Thoughts on a belated birthday party

by Coby LaRue

I had my entire family over the weekend for a sort of joint birthday celebration, albeit rather belated for me.

I was born in June and both sisters were born in July, so we opted to all get together for a single celebration.

Since I live here, one sister lives in Virginia and another in southern North Carolina, it isn't always easy to get everyone in one place at one time.

Both sisters have grown children and grandchildren in the region and they like to get together, too. That's because they're both so much older than me. Well, not really, but I'm sure they appreciate me writing that in the newspaper. After all, my youngest sister is still in her late 20s after being licensed to drive a car for decades. And my older sister is about a year older than her.

While the gathering went well, I still didn't get my favorite cake. Anyone who knows me well knows that I really don't like cake or sweets very much. I've never developed much of a taste for that sort of a thing. Dark chocolate is about as sweet a flavor as I usually like and I don't like it often.

So, since I don't really like even my favorite cake that much, it really didn't matter. My favorite cakes are carrot cake and red velvet cake. At the party there was a big extra sweet and chocolatey chocolate cake that looked very, well, chocolate. I didn't try it, but everyone else seemed to like it.

My job was putting together the meats, which included health food staples like grilled hamburgers and hot dogs with extra red dye. When loaded up with cole slaw, chili, onions and tomatoes, it was nothing short of messy and delicious. Messy was fine by me, since we all ate outside this time.

Most of the cleanup was done by the ant village that lives near the picnic table under the big apple tree in the yard, so even the insects were celebrating.

I filled up the plastic swimming pool and the children, who now almost equal the number of adults, seemed to enjoy playing in it for most of the afternoon. Less than 6 years ago there were no children in my family, besides the mental type of child like myself. Now there are almost as many of them as there are of us. I think there's something in the water. If things keep going like this, they'll probably just take over in a few years. But that's not so bad, since that means we can all have parties at their houses and play in the pool while they clean up the mess.

Anyway, as usual, I enjoyed spending time with my family. We would have had the party at my mother's house, but she doesn't care much for having that many people over to visit. Being concerned, extremely concerned, about having a mess in her house really limits her ability to enjoy such gatherings.

In fact, while she was at my house she washed the dishes and cleaned up the kitchen out of sympathy or habit or both. She washes them cleaner than the automatic dishwasher and she's faster, too. However, when I asked if she wanted to job full-time, she graciously declined. After everyone left, I started thinking about how my anticipated slow march through time has turned into a rapid downhill dash.

Along those lines, I typically like to do something for my birthday, like some sort of a ‘just to prove I still can' thing.
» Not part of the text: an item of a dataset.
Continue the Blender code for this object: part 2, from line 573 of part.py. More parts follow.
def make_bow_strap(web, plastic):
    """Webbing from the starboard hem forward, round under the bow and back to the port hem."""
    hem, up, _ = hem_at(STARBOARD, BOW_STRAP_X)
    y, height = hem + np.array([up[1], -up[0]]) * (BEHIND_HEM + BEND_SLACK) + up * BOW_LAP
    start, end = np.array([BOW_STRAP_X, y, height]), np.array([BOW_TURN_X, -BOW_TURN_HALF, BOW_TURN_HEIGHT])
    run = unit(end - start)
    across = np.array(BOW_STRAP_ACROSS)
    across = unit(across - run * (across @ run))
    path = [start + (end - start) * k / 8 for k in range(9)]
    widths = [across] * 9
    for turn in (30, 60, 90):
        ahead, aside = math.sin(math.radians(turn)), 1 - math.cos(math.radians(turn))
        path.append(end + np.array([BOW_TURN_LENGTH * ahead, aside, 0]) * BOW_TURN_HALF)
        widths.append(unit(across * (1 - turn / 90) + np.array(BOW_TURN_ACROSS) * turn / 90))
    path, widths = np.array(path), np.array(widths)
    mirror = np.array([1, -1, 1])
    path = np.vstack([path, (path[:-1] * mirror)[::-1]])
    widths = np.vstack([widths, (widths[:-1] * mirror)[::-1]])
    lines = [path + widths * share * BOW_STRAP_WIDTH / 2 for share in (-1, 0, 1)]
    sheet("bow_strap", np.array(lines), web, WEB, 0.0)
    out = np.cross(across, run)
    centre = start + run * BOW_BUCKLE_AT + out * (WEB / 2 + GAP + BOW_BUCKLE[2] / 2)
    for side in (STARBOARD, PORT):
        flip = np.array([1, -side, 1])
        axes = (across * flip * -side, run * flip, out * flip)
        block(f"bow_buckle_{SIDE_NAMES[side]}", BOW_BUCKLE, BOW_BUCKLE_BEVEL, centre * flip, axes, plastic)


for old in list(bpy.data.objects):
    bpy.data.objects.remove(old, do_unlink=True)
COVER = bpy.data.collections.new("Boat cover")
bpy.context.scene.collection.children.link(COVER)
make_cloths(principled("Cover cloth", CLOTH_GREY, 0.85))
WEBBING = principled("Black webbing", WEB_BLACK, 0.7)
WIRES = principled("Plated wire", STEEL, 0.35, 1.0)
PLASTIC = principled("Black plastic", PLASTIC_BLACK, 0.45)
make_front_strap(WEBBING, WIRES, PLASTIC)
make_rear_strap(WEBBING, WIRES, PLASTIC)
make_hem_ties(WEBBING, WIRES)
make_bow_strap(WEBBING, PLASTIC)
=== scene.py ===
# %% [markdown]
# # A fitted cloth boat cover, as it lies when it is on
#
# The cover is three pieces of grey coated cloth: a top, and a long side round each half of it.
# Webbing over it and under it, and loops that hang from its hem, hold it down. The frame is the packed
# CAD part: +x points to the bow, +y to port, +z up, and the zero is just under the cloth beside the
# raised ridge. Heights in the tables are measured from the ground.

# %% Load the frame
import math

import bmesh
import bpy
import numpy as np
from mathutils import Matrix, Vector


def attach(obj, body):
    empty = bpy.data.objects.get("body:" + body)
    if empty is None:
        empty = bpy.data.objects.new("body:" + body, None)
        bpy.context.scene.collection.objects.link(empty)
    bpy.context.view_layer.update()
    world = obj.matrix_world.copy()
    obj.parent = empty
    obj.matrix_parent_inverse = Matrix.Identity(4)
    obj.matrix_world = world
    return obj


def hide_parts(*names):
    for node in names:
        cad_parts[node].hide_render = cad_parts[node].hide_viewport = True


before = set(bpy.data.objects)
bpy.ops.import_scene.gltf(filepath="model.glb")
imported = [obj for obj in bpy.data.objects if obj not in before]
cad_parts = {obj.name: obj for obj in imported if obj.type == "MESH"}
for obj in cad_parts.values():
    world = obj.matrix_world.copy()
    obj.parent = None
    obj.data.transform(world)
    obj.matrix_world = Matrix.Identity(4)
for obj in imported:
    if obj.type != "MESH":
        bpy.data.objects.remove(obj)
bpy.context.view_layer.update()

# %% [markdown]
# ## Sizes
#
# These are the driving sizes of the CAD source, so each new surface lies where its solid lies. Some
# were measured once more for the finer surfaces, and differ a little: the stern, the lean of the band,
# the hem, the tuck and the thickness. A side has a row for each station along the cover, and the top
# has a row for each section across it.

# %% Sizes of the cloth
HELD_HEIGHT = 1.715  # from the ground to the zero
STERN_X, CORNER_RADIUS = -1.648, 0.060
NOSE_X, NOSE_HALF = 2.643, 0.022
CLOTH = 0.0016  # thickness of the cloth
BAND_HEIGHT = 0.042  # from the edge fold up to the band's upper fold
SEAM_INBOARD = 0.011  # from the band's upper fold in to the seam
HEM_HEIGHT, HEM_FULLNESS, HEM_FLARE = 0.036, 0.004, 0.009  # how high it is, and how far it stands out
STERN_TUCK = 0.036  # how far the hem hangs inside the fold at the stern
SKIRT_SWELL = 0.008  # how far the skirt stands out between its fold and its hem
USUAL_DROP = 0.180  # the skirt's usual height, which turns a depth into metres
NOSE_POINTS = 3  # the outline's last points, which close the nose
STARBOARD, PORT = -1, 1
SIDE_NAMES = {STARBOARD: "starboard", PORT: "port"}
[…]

Last year I started the mammoth building project that stands on the hill above my house. This year I didn't really do anything. I've been told that it's sometimes good to go out and take a long hike or take off on some sort of an excursion to help make the anniversary of one's birth a little more pleasant. I usually lean toward a camping trip or a big fishing excursion. As it was this year, I ate supper that night and I went to bed as I had awakened, officially one year older.
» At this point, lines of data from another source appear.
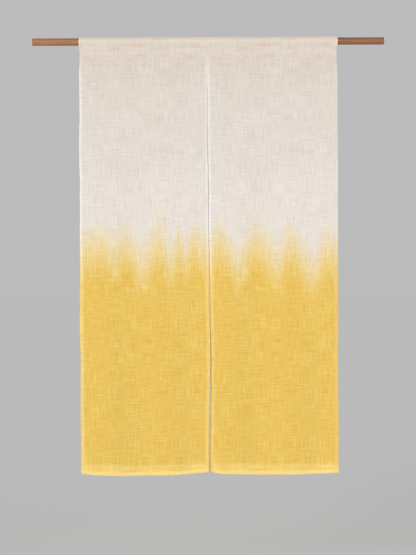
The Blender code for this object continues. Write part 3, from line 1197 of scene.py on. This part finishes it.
class NOREN_OT_stage(bpy.types.Operator):
    """Add the pale floor, the soft studio light and the camera"""

    bl_idname = "noren.stage"
    bl_label = "Add Stage"

    def execute(self, context):
        sizes = context.scene.noren
        low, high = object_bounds()
        middle = (low + high) / 2
        self.add_floor(sizes, middle, low.z - sizes.floor_drop)
        for lamp in LAMPS:
            self.add_sun(lamp)
        world = bpy.data.worlds.new("pale_room")
        world.use_nodes = True
        shade = world.node_tree.nodes["Background"]
        shade.inputs["Color"].default_value = (1.0, 1.0, 1.0, 1.0)
        shade.inputs["Strength"].default_value = sizes.room_light
        context.scene.world = world
        context.scene.view_settings.view_transform = "Standard"
        self.add_camera(context, sizes, middle)
        return {"FINISHED"}

    def add_floor(self, sizes, middle, height):
        material, tree, shader = new_material("pale_floor")
        where = add_node(tree, "ShaderNodeTexCoord", {}).outputs["Object"]
        mottle = add_node(tree, "ShaderNodeTexNoise", {"Vector": where, "Scale": 1.5}).outputs["Fac"]
        shade = [value * 0.985 for value in sizes.floor_colour]
        colour = add_ramp(tree, mottle, [(0.3, shade), (0.7, tuple(sizes.floor_colour))])
        tree.links.new(colour, shader.inputs["Base Color"])
        shader.inputs["Roughness"].default_value = 1.0
        shader.inputs["Specular IOR Level"].default_value = 0.0
        bpy.ops.object.select_all(action="DESELECT")
        bpy.ops.mesh.primitive_circle_add(
            vertices=96, radius=sizes.floor_reach, fill_type="NGON", location=(middle.x, middle.y, height)
        )
        bpy.ops.object.transform_apply(location=True, rotation=False, scale=False)
        floor = bpy.context.object
        floor.name = "floor"
        floor.data.materials.append(material)
        floor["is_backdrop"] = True

    def add_sun(self, lamp):
        """Soft even light from one direction."""
        light = bpy.data.lights.new(lamp.name, "SUN")
        light.energy = lamp.strength
        light.angle = math.radians(lamp.softness)
        holder = bpy.data.objects.new(lamp.name, light)
        turn, rise = math.radians(lamp.azimuth), math.radians(lamp.elevation)
        level = math.cos(rise)
        source = Vector((math.sin(turn) * level, -math.cos(turn) * level, math.sin(rise)))
        holder.rotation_euler = (-source).to_track_quat("-Z", "Y").to_euler()
        bpy.context.scene.collection.objects.link(holder)

    def add_camera(self, context, sizes, middle):
        """Camera square to the curtain and a little below its middle."""
        camera = bpy.data.cameras.new("camera")
        camera.lens = sizes.lens
        holder = bpy.data.objects.new("camera", camera)
        right, back, down = sizes.camera_place
        holder.location = middle + Vector((right, -back, -down))
        holder.rotation_euler = (math.radians(90), sizes.camera_roll, 0.0)
        context.scene.collection.objects.link(holder)
        context.scene.camera = holder


class NOREN_PT_main(bpy.types.Panel):
    """Sidebar panel with the curtain's operators"""

    bl_idname = "NOREN_PT_main"
    bl_label = "Noren"
    bl_space_type = "VIEW_3D"
    bl_region_type = "UI"
    bl_category = "Noren"

    def draw(self, context):
        for operator in OPERATORS:
            self.layout.operator(operator.bl_idname)


OPERATORS = (NOREN_OT_panels, NOREN_OT_stitching, NOREN_OT_rod, NOREN_OT_stage)
CLASSES = (NorenSettings, *OPERATORS, NOREN_PT_main)


def register():
    for cls in CLASSES:
        bpy.utils.register_class(cls)
    bpy.types.Scene.noren = PointerProperty(type=NorenSettings)


def unregister():
    del bpy.types.Scene.noren
    for cls in reversed(CLASSES):
        bpy.utils.unregister_class(cls)


def main():
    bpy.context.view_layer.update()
    register()
    bpy.ops.noren.panels()
    bpy.ops.noren.stitching()
    bpy.ops.noren.rod()
    bpy.ops.noren.stage()


if __name__ == "__main__":
    main()
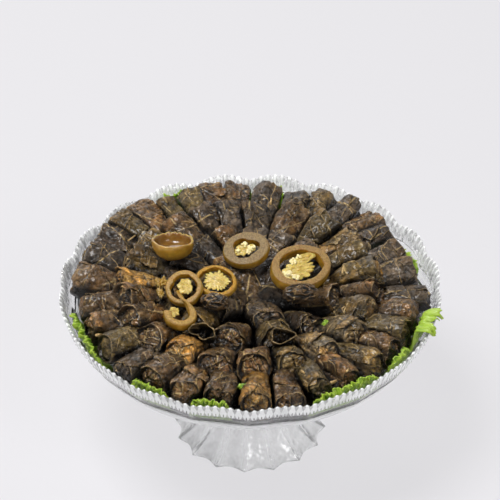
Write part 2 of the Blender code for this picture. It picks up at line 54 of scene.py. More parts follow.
RIM_HEIGHT = 133.6 * MM
NOTCH_RADIUS = 147.4 * MM
RIM_THICKNESS = 3.4 * MM
LOBES = 20
TEETH_PER_LOBE = 8
LOBE_RISE = 4.8 * MM
LOBE_BULGE = 2.0 * MM
TOOTH_RISE = 1.7 * MM
BOWL_INSIDE = (
    (138.4 * MM, 121.6 * MM),
    (128.2 * MM, 107.4 * MM),
    (109.0 * MM, 92.8 * MM),
    (86.5 * MM, 82.2 * MM),
    (57.0 * MM, 75.2 * MM),
    (0.0, 72.4 * MM),
)
ROLL_LENGTH = 55.0 * MM
ROLL_WIDTH = 25.0 * MM
ROLL_DEPTH = 23.0 * MM
SEED = 7
RINGS = (
    {"name": "outer", "radius": 134.5 * MM, "height": -1.0 * MM, "tilt": 12.0, "clocks": (
        -5, 7, 17, 28, 38, 47, 57, 67, 79, 91, 103, 114, 124, 134, 146, 156, 167,
        178, 190, 202, 215, 226, 238, 251, 264, 277, 289, 300, 309, 319, 328, 337, 346)},
    {"name": "second", "radius": 102.0 * MM, "height": 7.2 * MM, "tilt": 30.0, "clocks": (
        1, 22, 41, 54, 66, 81, 96, 109, 128, 146, 161, 178,
        195, 212, 229, 244, 259, 274, 289, 305, 322, 336, 349)},
    {"name": "third", "radius": 69.0 * MM, "height": 6.0 * MM, "tilt": 32.0, "clocks": (
        3, 24, 45, 65, 103, 134, 163, 195, 222, 255, 280, 300, 322, 342)},
    {"name": "inner", "radius": 39.0 * MM, "height": 5.0 * MM, "tilt": 30.0, "clocks": (
        45, 98, 158, 228, 275, 328)},
)
SIDE_YAW = 14.0
BACK_RISE = 2.4 * MM
SIDE_REACH = 5.0 * MM
BACK_REACH = 2.5 * MM
LEAF_CHANNEL = 6.4 * MM
LEAF_CHANNEL_AT_RIM = 11.0 * MM
FOOT_PETALS = 16
FOOT_PETAL_TURN = math.radians(4.4)
LEAF_CURL_HEIGHT = RIM_HEIGHT - 12.0 * MM
LEAF_FOOT_HEIGHT = 103.0 * MM
LEAVES = (
    {"name": "lettuce_left", "clocks": (235.0, 263.0), "frill": 2.0 * MM, "spills": False},
    {"name": "lettuce_front_left", "clocks": (205.0, 222.0), "frill": 2.0 * MM, "spills": False},
    {"name": "lettuce_front", "clocks": (185.0, 200.0), "frill": 3.5 * MM, "spills": False},
    {"name": "lettuce_front_right", "clocks": (134.0, 162.0), "frill": 3.5 * MM, "spills": False},
    {"name": "lettuce_right_front", "clocks": (118.5, 131.0), "frill": 3.0 * MM, "spills": False},
    {"name": "lettuce_right", "clocks": (102.5, 116.0), "frill": 6.0 * MM, "spills": True},
    {"name": "lettuce_back_right", "clocks": (60.0, 76.0), "frill": -6.0 * MM, "spills": False},
    {"name": "lettuce_back", "clocks": (-1.0, 14.0), "frill": -2.0 * MM, "spills": False},
    {"name": "lettuce_back_left", "clocks": (327.0, 341.0), "frill": 3.0 * MM, "spills": False},
)

# How a leaf's top passes over the rim: shares of its way, reach past the rim and height over it, in mm
SPILL_SHARES = (0.0, 0.33, 0.66, 1.0)
SPILL_REACH = (-14.0, -7.0, 1.5, 6.0)
SPILL_RISE = (7.0, 10.0, 11.4, 7.0)
SPILL_LIMIT = 147.4 * MM
PEPPER_LAY_HEIGHT = 10.0 * MM
RING_SLICES = (
    {"name": "pepper_slice_middle", "width": 37.0, "length": 31.5, "wall": 8.2, "thick": 7.4,
     "across": -3.0, "deep": 24.0, "lean": 17.0, "side_lean": -6.0, "turn": 10.0},
    {"name": "pepper_slice_large", "width": 50.0, "length": 41.0, "wall": 7.0, "thick": 9.5,
     "across": 38.5, "deep": 5.0, "lean": 12.0, "side_lean": 8.0, "turn": 32.0},
    {"name": "pepper_slice_small", "width": 33.0, "length": 29.0, "wall": 3.6, "thick": 5.0,
     "across": -26.0, "deep": -10.0, "lean": 16.0, "side_lean": 0.0, "turn": -25.0},
    {"name": "pepper_slice_left", "width": 29.0, "length": 30.5, "wall": 4.2, "thick": 6.0,
     "across": -50.5, "deep": -20.0, "lean": 24.0, "side_lean": -8.0, "turn": 20.0},
)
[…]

There is nothing all that official about aging. Time is a sneaky thief that will steal away our life and opportunities right out from under our noses if we let it. However, it isn't hard to track time's passage using little more than the road map that it leaves across our faces, or in my case, up my forehead, which seems to ever increase in size.
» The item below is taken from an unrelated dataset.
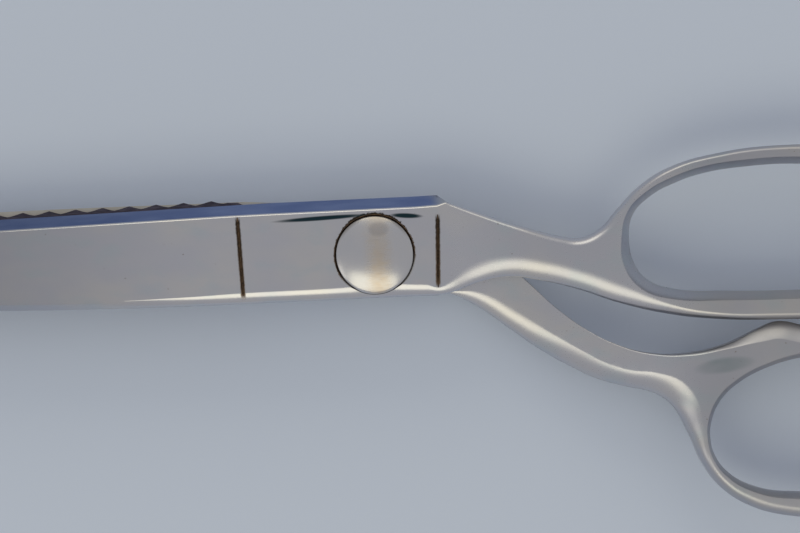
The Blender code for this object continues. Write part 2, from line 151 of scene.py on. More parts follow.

I suppose those telltale ‘tracks' are what remain once our age of growth upward is passed, leaving as the only alternative of more growth outward. That's the kind of growth I'd just as soon avoid and I hope my dislike of cake will help save me from the dreaded spread.

I recently weighed in and found myself right in the same 200-210 range that I've been in for many years now. That helps make clothing less expensive, since I'm pretty much wearing the same things I was wearing 10 years ago. So much for all my claims about fashion expertise. But I still feel like I could stand to trade a few pounds of fat for a few more pounds of muscle.

I'll get on that as soon as I can muster up enough motivation to renew my membership at the Alleghany Wellness Center. After that, I'll just need enough motivation to actually go and exercise regularly. I wonder which of the two will be more difficult? Since the last membership I purchased ended up benefitting no one but the center's bank books, I'm reticent to join until I'm fully committed to going there regularly. But there are other kinds of growth that an adult can see.

I suppose growing in knowledge, wisdom and understanding are always possible, regardless of age. Of course, there is also spiritual growth and emotional maturity, and growing in love. But progress in those areas are much harder to see than the growth in one's forehead and stomach. Maybe that's why it seems that many more people growing those physical ways rather than progressing in those much more beneficial and harder-to-see ways.

However, there is one way I'll continue to grow no matter what I think, how I act or what I do. I'll continue to grow older as long as I live. It's always nice to end on a happy note like that, isn't it?